→ **Supplied material**
□ □ □
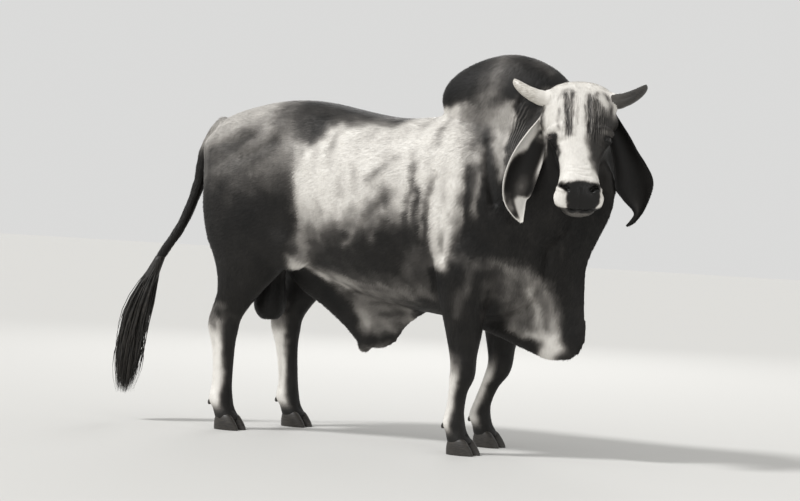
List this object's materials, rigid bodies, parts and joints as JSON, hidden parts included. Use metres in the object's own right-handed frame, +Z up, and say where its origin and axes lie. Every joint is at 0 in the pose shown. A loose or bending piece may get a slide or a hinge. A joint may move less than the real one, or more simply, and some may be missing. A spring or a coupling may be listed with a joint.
{
  "type": "brahman bull, life-size still model",
  "caption": "Humped bull standing on cloven hooves, head turned to its right, with long hanging ears, short horns, deep dewlap, pendulous sheath and a long tail with a full switch.",
  "frame": {"origin": "on the ground under the middle of the animal's box", "axes": "+X toward the front of the body, +Y toward the animal's left, +Z up"},
  "size_m": [2.7038, 0.7115, 1.7632],
  "materials": {
    "pale_hide": "short smooth pale grey coat over skin",
    "dark_hide": "short smooth charcoal coat over skin",
    "horn": "dull keratin horn, weathered, fine growth rings",
    "hoof_horn": "dark dull hoof horn",
    "eye": "wet dark eye",
    "switch_hair": "long coarse black hair"
  },
  "bodies": {
    "root": {"claw_fore_left_inner": "hoof_horn", "claw_fore_left_outer": "hoof_horn", "claw_fore_right_inner": "hoof_horn", "claw_fore_right_outer": "hoof_horn", "claw_hind_left_inner": "hoof_horn", "claw_hind_left_outer": "hoof_horn", "claw_hind_right_inner": "hoof_horn", "claw_hind_right_outer": "hoof_horn", "dewclaw_fore_left_inner": "hoof_horn", "dewclaw_fore_left_outer": "hoof_horn", "dewclaw_fore_right_inner": "hoof_horn", "dewclaw_fore_right_outer": "hoof_horn", "dewclaw_hind_left_inner": "hoof_horn", "dewclaw_hind_left_outer": "hoof_horn", "dewclaw_hind_right_inner": "hoof_horn", "dewclaw_hind_right_outer": "hoof_horn", "dewlap": "dark_hide", "ear_left": "pale_hide", "ear_right": "pale_hide", "eye_left": "eye", "eye_right": "eye", "foreleg_left": "dark_hide", "foreleg_right": "dark_hide", "head": "pale_hide", "hindleg_left": "dark_hide", "hindleg_right": "dark_hide", "horn_left": "horn", "horn_right": "horn", "hump": "dark_hide", "neck": "pale_hide", "scrotum": "dark_hide", "sheath": "pale_hide", "tail_dock": "dark_hide", "tail_shaft": "dark_hide", "tail_switch": "switch_hair", "torso": "pale_hide"}
  },
  "joints": []
}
□ □ □
Scan the data above and copy every line with "joints" in it.

List this object's materials, rigid bodies, parts and joints as JSON, hidden parts included. Use metres in the object's own right-handed frame, +Z up, and say where its origin and axes lie. Every joint is at 0 in the pose shown. A loose or bending piece may get a slide or a hinge. A joint may move less than the real one, or more simply, and some may be missing. A spring or a coupling may be listed with a joint.
  "joints": []